GET /api/system/websocket/events

Response:

{
  "event_types": [
    {
      "type": "detection.new",
      "channel": "detections",
      "description": "New detection from AI pipeline",
      "deprecated": false,
      "payload_schema": { ... },
      "example": { ... }
    },
    {
      "type": "event.created",
      "channel": "events",
      "description": "New security event created",
      "deprecated": false,
      "payload_schema": { ... },
      "example": { ... }
    }
  ],
  "channels": ["detections", "events", "alerts", "cameras", "jobs", "system"],
  "total_count": 24,
  "deprecated_count": 2
}

Channels:

Channel Description
detections AI detection pipeline events
events Security event lifecycle events
alerts Alert notifications and state changes
cameras Camera status and configuration
jobs Background job lifecycle events
system System health and status events

Circuit Breaker Pattern

The system uses circuit breakers to protect external services from cascading failures.
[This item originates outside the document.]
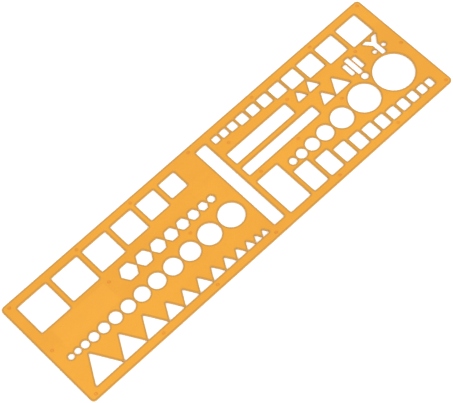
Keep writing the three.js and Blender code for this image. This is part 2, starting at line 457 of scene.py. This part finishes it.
# A soft-edged box on the sheet's face, seen from above
def boxMask(tree, at, place, corners, blur):
    left, top = at
    split = addNode(tree, "ShaderNodeSeparateXYZ", at)
    tree.links.new(place, split.inputs[0])
    sides = []
    for axis in (0, 1):
        down = top - 200 * axis
        low, high = corners[0][axis], corners[1][axis]
        along = split.outputs[axis]
        rise = rangeNode(tree, (left + 200, down), along, low - blur, low + blur, smooth=True)
        fall = rangeNode(tree, (left + 200, down - 100), along, high + blur, high - blur, smooth=True)
        sides.append(mathNode(tree, "MULTIPLY", (left + 400, down), rise, fall))
    return mathNode(tree, "MULTIPLY", (left + 600, top), *sides)


def titleMask(tree, at, place):
    field = titleField
    low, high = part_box("template_sheet")
    left = low.x + field["inset"]
    middle = (low.y + high.y) / 2 + field["above"]
    corners = (
        (left, middle - field["height"] / 2),
        (left + field["length"], middle + field["height"] / 2),
    )
    mask = boxMask(tree, at, place, corners, field["blur"])
    return mathNode(tree, "MULTIPLY", (at[0] + 800, at[1]), mask, field["share"])


# Painted shade: a darker band along every cut edge, from ambient occlusion inside the plastic, where
# a point near an edge sees the wall and one in the open doesn't
def paintedRimShadeMask(tree, place, away):
    finish = sheetFinish
    depth = addNode(
        tree,
        "ShaderNodeAmbientOcclusion",
        (-900, 100),
        inside=True,
        only_local=True,
        samples=finish["rimRays"],
    )
    depth.inputs["Distance"].default_value = finish["rimReach"]
    openShare = 1.0 - finish["belowShare"]
    near = mathNode(tree, "SUBTRACT", (-720, 100), openShare, depth.outputs["AO"])
    fade = rangeNode(tree, (-560, 200), near, *finish["rimFade"], smooth=True)
    edge = (*finish["rimEdge"], 1.0, finish["rimEdgeShare"])
    edgeShare = rangeNode(tree, (-560, 0), near, *edge, smooth=True)
    share = mathNode(tree, "MULTIPLY", (-400, 100), fade, edgeShare)
    clear = rangeNode(tree, (-560, 400), away, *riserMark["clearReach"], smooth=True)
    return mathNode(tree, "MULTIPLY", (-250, 100), share, clear)


def sheetColour(tree, place, wallShare):
    finish = sheetFinish
    drift = placeGroup(
        tree,
        pigmentDrift,
        (-900, 500),
        place,
        Colour=finish["face"],
        Deeper=finish["deeperFace"],
        **finish["drift"],
    )
    titleShare = titleMask(tree, (-1200, 800), place)
    colour = mixColour(tree, (-200, 500), titleShare, drift["Colour"], titleField["colour"])
    away = placeGroup(tree, riserDistance, (-900, 300), place)["Distance"]
    # painted shade round each riser's foot
    reach = (*riserMark["glowReach"], riserMark["glowShare"], 0.0)
    glow = rangeNode(tree, (-560, 500), away, *reach, smooth=True)
    colour = mixColour(tree, (-100, 600), glow, colour, riserMark["glow"])
    # painted shade along the cut edges
    colour = mixColour(tree, (0, 400), paintedRimShadeMask(tree, place, away), colour, finish["rim"])
    # painted shade on the walls
    colour = mixColour(tree, (200, 300), wallShare, colour, finish["wall"])
    specks = placeGroup(tree, dustSpecks, (-300, 1000), place, **finish["dustSpecks"])
    dustShare = mathNode(tree, "MULTIPLY", (100, 900), specks["Mask"], finish["dustShare"])
    return mixColour(tree, (420, 400), dustShare, colour, finish["dust"])


def sheetRoughness(tree, place, wallShare, scratches):
    finish = sheetFinish
    smudges = placeGroup(tree, handlingSmudges, (-900, -700), place, **finish["smudges"])
    dull = mathNode(tree, "MULTIPLY", (-500, -600), smudges["Mask"], finish["smudgeRoughness"])
    worn = mathNode(tree, "MULTIPLY", (-500, -450), scratches, finish["scratchRoughness"])
    handled = mathNode(tree, "ADD", (-300, -500), dull, worn)
    wall = mathNode(tree, "MULTIPLY", (-300, -350), wallShare, finish["wallRoughness"])
    plain = mathNode(tree, "ADD", (-200, -300), wall, finish["roughness"])
    return mathNode(tree, "ADD", (-100, -400), handled, plain)


def sheetNormal(tree, place, wallShare, scratches):
    finish = sheetFinish
    uneven = noiseNode(tree, (-900, -950), place, **finish["unevenness"])
    normal = bumpNode(tree, (100, -900), uneven, **finish["unevenBump"])
    normal = bumpNode(
        tree, (350, -800), scratches, **finish["scratchBump"], normal=normal, invert=True
    )
    marks = placeGroup(tree, trimmedWall, (-300, -1100), place)
    wallHeight = mathNode(tree, "MULTIPLY", (100, -1100), marks["Height"], wallShare)
    return bumpNode(tree, (600, -800), wallHeight, **finish["wallBump"], normal=normal)


def makeSheetPlastic():
    finish = sheetFinish
    material, tree, shader, place = startMaterial("orangeSheetPlastic", finish["refraction"])
    flatness = mathNode(tree, "ABSOLUTE", (-520, -200), upwardness(tree, (-900, -200)))
    tilt = (*finish["wallTilt"], 1.0, 0.0)
    wallShare = rangeNode(tree, (-340, -200), flatness, *tilt, smooth=True)
    group = placeGroup(tree, hairScratches, (-900, -500), place, **finish["scratches"])
    scratches = group["Mask"]
    tree.links.new(sheetColour(tree, place, wallShare), shader.inputs["Base Color"])
    roughness = sheetRoughness(tree, place, wallShare, scratches)
    tree.links.new(roughness, shader.inputs["Roughness"])
    tree.links.new(sheetNormal(tree, place, wallShare, scratches), shader.inputs["Normal"])
    return material


riserFinish = {
    "end": (0.6, 0.222, 0.01, 1),
    "deeperEnd": (0.54, 0.185, 0.008, 1),
    "drift": {"Drift": 0.6, "Speckle": 0.3},
    "refraction": 1.49,
    "rubbed": (0.62, 0.30, 0.09, 1),
    "rubbedTilt": (-0.9, -0.35),  # the foot's underside and its chamfer
    "rubbedPatches": {"Size": 900.0, "Share": 0.9},
    "rubbedShare": 0.5,
    "roughness": 0.42,
    "rubbedRoughness": 0.15,
    "scratches": {"Rarity": 0.66, "Size": 2.4},
    "scratchRoughness": 0.15,
    "pebbleScale": 2600.0,
    "pebbleBump": {"strength": 0.25, "distance": 0.00003},
    "scratchBump": {"strength": 0.3, "distance": 0.00001},
}


# The foot's flat underside and its chamfer are rubbed paler and rougher
def rubbedMask(tree, place):
    finish = riserFinish
    tilt = (*finish["rubbedTilt"], 1.0, 0.0)
    below = rangeNode(tree, (-500, 0), upwardness(tree, (-900, 0)), *tilt, smooth=True)
    patches = placeGroup(
        tree, handlingSmudges, (-900, -250), place, **finish["rubbedPatches"]
    )
    return mathNode(tree, "MULTIPLY", (-300, 0), below, patches["Mask"])


def riserColour(tree, place, rubbed):
    finish = riserFinish
    drift = placeGroup(
        tree,
        pigmentDrift,
        (-900, 400),
        place,
        Colour=finish["end"],
        Deeper=finish["deeperEnd"],
        **finish["drift"],
    )
    share = mathNode(tree, "MULTIPLY", (-150, 0), rubbed, finish["rubbedShare"])
    return mixColour(tree, (100, 200), share, drift["Colour"], finish["rubbed"])


def riserRoughness(tree, rubbed, scratches):
    finish = riserFinish
    worn = mathNode(tree, "MULTIPLY", (-500, -500), scratches, finish["scratchRoughness"])
    dull = mathNode(tree, "MULTIPLY", (-400, -300), rubbed, finish["rubbedRoughness"])
    handled = mathNode(tree, "ADD", (-300, -400), worn, dull)
    return mathNode(tree, "ADD", (-100, -400), handled, finish["roughness"])


def riserNormal(tree, place, scratches):
    finish = riserFinish
    pebble = noiseNode(tree, (-500, -800), place, finish["pebbleScale"])
    normal = bumpNode(tree, (100, -700), pebble, **finish["pebbleBump"])
    return bumpNode(
        tree, (350, -700), scratches, **finish["scratchBump"], normal=normal, invert=True
    )


def makeRiserPlastic():
    finish = riserFinish
    material, tree, shader, place = startMaterial("orangeRiserPlastic", finish["refraction"])
    rubbed = rubbedMask(tree, place)
    group = placeGroup(tree, hairScratches, (-900, -500), place, **finish["scratches"])
    scratches = group["Mask"]
    tree.links.new(riserColour(tree, place, rubbed), shader.inputs["Base Color"])
    tree.links.new(riserRoughness(tree, rubbed, scratches), shader.inputs["Roughness"])
    tree.links.new(riserNormal(tree, place, scratches), shader.inputs["Normal"])
    return material


sheetPlastic = makeSheetPlastic()
riserPlastic = makeRiserPlastic()
print("materials made")


# Selecting and shaping

def pickOnly(piece):
    bpy.ops.object.select_all(action="DESELECT")
    piece.select_set(True)
    bpy.context.view_layer.objects.active = piece


# Leaves only the wanted faces or edges selected. The kind is FACE or EDGE.
def pick(piece, kind, wanted):
    bpy.ops.mesh.select_mode(type=kind)
    shape = bmesh.from_edit_mesh(piece.data)
    for item in [*shape.faces, *shape.edges, *shape.verts]:
        item.select = False
    for item in shape.faces if kind == "FACE" else shape.edges:
        if wanted(item):
            item.select_set(True)
    bmesh.update_edit_mesh(piece.data)


# The picked edges become a rounding of a few steps
def roundPicked(radius, steps):
    bpy.ops.mesh.bevel(
        offset=radius,
        offset_type="OFFSET",
        segments=steps,
        profile=0.5,
        affect="EDGES",
    )


sheetShape = {
    "rimRounding": 0.00011,
    "rimSteps": 3,
    "mergeDistance": 0.000002,
    "flatAngle": 1,  # degrees, below which two facets are one
    "levelTilt": 0.999,
    "rimTilts": (0.05, 0.95),  # of the wall and of the level face beside a rim
}


def isLevel(face):
    return abs(face.normal.z) > sheetShape["levelTilt"]


def isRim(edge):
    wallTilt, levelTilt = sheetShape["rimTilts"]
    tilts = sorted(abs(face.normal.z) for face in edge.link_faces)
    return len(tilts) == 2 and tilts[0] < wallTilt and tilts[1] > levelTilt


# Top face and underside are filled afresh between the rounded rims of the cut-outs
def fillFaces(sheet):
    pick(sheet, "FACE", isLevel)
    bpy.ops.mesh.delete(type="FACE")
    middle = sum(point[2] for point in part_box("template_sheet")) / 2
    for side in (1, -1):
        pick(
            sheet,
            "EDGE",
            lambda edge: edge.is_boundary and (edge.verts[0].co.z - middle) * side > 0,
        )
        bpy.ops.mesh.fill(use_beauty=True)
    bpy.ops.mesh.select_all(action="SELECT")
    bpy.ops.mesh.normals_make_consistent(inside=False)


def buildSheet():
    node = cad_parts["template_sheet"]
    sheet = bpy.data.objects.new("symbolSheet", node.data.copy())
    bpy.context.scene.collection.objects.link(sheet)
    sheet.data.name = "symbolSheet"
    pickOnly(sheet)
    bpy.ops.mesh.customdata_custom_splitnormals_clear()
    bpy.ops.object.mode_set(mode="EDIT")
    bpy.ops.mesh.select_all(action="SELECT")
    bpy.ops.mesh.remove_doubles(threshold=sheetShape["mergeDistance"])
    bpy.ops.mesh.dissolve_limited(angle_limit=math.radians(sheetShape["flatAngle"]))
    pick(sheet, "EDGE", isRim)
    roundPicked(sheetShape["rimRounding"], sheetShape["rimSteps"])
    fillFaces(sheet)
    bpy.ops.object.mode_set(mode="OBJECT")
    isSmooth = [not isLevel(face) for face in sheet.data.polygons]
    sheet.data.polygons.foreach_set("use_smooth", isSmooth)
    sheet.data.materials.clear()
    sheet.data.materials.append(sheetPlastic)
    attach(sheet, "root")
    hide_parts("template_sheet")
    return sheet


symbolSheet = buildSheet()
print("sheet built", len(symbolSheet.data.polygons), "faces")


riserShape = {
    "footChamfer": 0.0002,
    "shankRadius": 0.0009,
    "endRounding": 0.00012,
    "dimpleRadius": 0.00035,
    "dimpleEdge": 0.00008,
    "dimpleDepth": 0.00006,
    "sides": 40,
    "roundingSteps": 3,
    "tolerance": 0.00001,  # for an edge to count as on a rim
    "smoothAngle": 40,
}

# The foot fills the gap under the sheet, and the rest is read off the first riser's box
riserLow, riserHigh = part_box(riserNodes[0])
footRadius = (riserHigh.x - riserLow.x) / 2
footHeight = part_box("template_sheet")[0].z - riserLow.z
riserHeight = riserHigh.z - riserLow.z


def isOn(edge, radius, height):
    near = riserShape["tolerance"]
    return all(
        abs(point.co.xy.length - radius) < near and abs(point.co.z - height) < near
        for point in edge.verts
    )


def isLowerRim(edge):
    return isOn(edge, footRadius, 0)


def isUpperRim(edge):
    onFoot = isOn(edge, footRadius, footHeight)
    return onFoot or isOn(edge, riserShape["shankRadius"], riserHeight)


def shapeRiser():
    size = riserShape
    bpy.ops.object.select_all(action="DESELECT")
    bpy.ops.mesh.primitive_cylinder_add(
        vertices=size["sides"],
        radius=footRadius,
        depth=footHeight,
        location=(0, 0, footHeight / 2),
    )
    riser = bpy.context.object
    riser.name = "inkRiser"
    bpy.ops.object.transform_apply(location=True, rotation=True, scale=True)
    bpy.ops.object.mode_set(mode="EDIT")
    # shank out of the foot's upper face
    pick(riser, "FACE", lambda face: face.normal.z > 0.9)
    bpy.ops.mesh.inset(thickness=footRadius - size["shankRadius"], depth=0)
    shank = (0, 0, riserHeight - footHeight)
    bpy.ops.mesh.extrude_region_move(TRANSFORM_OT_translate={"value": shank})
    # small dimple in the shank's end
    bpy.ops.mesh.inset(thickness=size["shankRadius"] - size["dimpleRadius"], depth=0)
    bpy.ops.mesh.inset(thickness=size["dimpleEdge"], depth=-size["dimpleDepth"])
    pick(riser, "EDGE", isLowerRim)
    roundPicked(size["footChamfer"], size["roundingSteps"])
    pick(riser, "EDGE", isUpperRim)
    roundPicked(size["endRounding"], size["roundingSteps"])
    bpy.ops.object.mode_set(mode="OBJECT")
    bpy.ops.object.shade_smooth_by_angle(angle=math.radians(size["smoothAngle"]))
    riser.data.materials.append(riserPlastic)
    return riser


# From riser_left_end to inkRiserLeftEnd
def pieceName(node):
    words = node.split("_")[1:]
    return "inkRiser" + "".join(word.capitalize() for word in words)


def placeRisers():
    riser = shapeRiser()
    for name in riserNodes:
        low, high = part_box(name)
        middle = (low + high) / 2
        copy = bpy.data.objects.new(pieceName(name), riser.data.copy())
        copy.data.transform(Matrix.Translation((middle.x, middle.y, low.z)))
        bpy.context.scene.collection.objects.link(copy)
        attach(copy, "root")
        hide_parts(name)
    bpy.data.objects.remove(riser)
    return len(riserNodes)


print("risers placed", placeRisers())


floorFinish = {
    "paper": (0.95, 0.95, 0.95, 1),
    "roughness": 0.9,
    "size": 8.0,
    "drop": 0.00003,  # a hair under the risers' feet, so that the two flats don't flicker
}


def addFloor():
    bpy.ops.object.select_all(action="DESELECT")
    place = (0, 0, -floorFinish["drop"])
    bpy.ops.mesh.primitive_plane_add(size=floorFinish["size"], location=place)
    floor = bpy.context.object
    floor.name = "studioFloor"
    material = bpy.data.materials.new("palePaper")
    material.use_nodes = True
    shader = material.node_tree.nodes["Principled BSDF"]
    shader.inputs["Base Color"].default_value = floorFinish["paper"]
    shader.inputs["Roughness"].default_value = floorFinish["roughness"]
    floor.data.materials.append(material)


addFloor()
print("floor laid")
This is critical for maintaining system stability when AI services (YOLO26, Nemotron) or Redis experience issues.

Circuit Breaker States

Mermaid source (click to expand)
stateDiagram-v2
    [*] --> CLOSED: Initial State

    CLOSED --> OPEN: failures >= threshold (5)
    OPEN --> HALF_OPEN: recovery_timeout (30s) elapsed
    HALF_OPEN --> CLOSED: success_threshold met
    HALF_OPEN --> OPEN: any failure

    CLOSED: Normal Operation
    CLOSED: Calls pass through
    CLOSED: Track consecutive failures
    CLOSED: Reset on success

    OPEN: Circuit Tripped
    OPEN: Calls rejected immediately
    OPEN: CircuitBreakerError raised
    OPEN: Waiting for recovery timeout

    HALF_OPEN: Recovery Testing
    HALF_OPEN: Limited calls allowed
    HALF_OPEN: Track success/failure
    HALF_OPEN: Careful service probing

Circuit Breaker Configuration

Parameter Default Description
failure_threshold 5 Consecutive failures before opening
recovery_timeout 30s Wait time before testing recovery
half_open_max_calls 3 Max calls allowed in half-open state
success_threshold 2 Successes needed to close circuit

For detailed circuit breaker implementation and WebSocket resilience patterns, see the Resilience Architecture documentation.